Later that evening, after they'd returned to the apartment and washed the grave dirt from their hands, Selene noticed the bloom on Aria's shoulder again. It hadn't grown, but it hadn't receded either.

It pulsed once.

Softly.

Like breath.

Aria didn't mention it. She curled into the corner of the couch, quiet, distant but not withdrawn. Her fingertips twitched again against her thigh, just once. Just enough for Selene to see.

She wanted to ask — What did you feel?

But the question sat like a stone in her mouth.

Instead, Selene sat beside her.

Close, not touching.

Letting the silence stretch out long enough to feel like trust.

Eventually, Aria looked at her.

"I don't think it's done," she said, her voice hushed.

Selene nodded. "It's only begun."

The air in the apartment shifted — thicker somehow.
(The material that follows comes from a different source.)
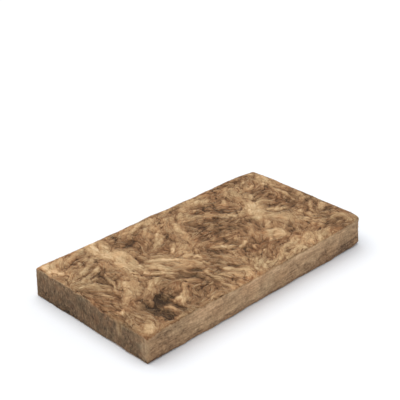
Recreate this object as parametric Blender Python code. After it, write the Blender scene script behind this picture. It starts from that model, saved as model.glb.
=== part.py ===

Like someone else had walked in with them.

Aria couldn't sleep.

She lay with her back to the window, eyes open, breathing slow. Outside, the clouds still spiraled.

Inside her chest, the warmth hadn't left.

It wasn't the bloom.

It was something older.

Not alien. Not invasive.

Familiar.

As if something had remembered her before she remembered herself.

She didn't know why that thought scared her more than anything.

But it did.

Because somewhere, deep inside, she wasn't afraid of being lost.

She was afraid of being found.

And no one — not Selene, not the world — could stop what she'd already touched.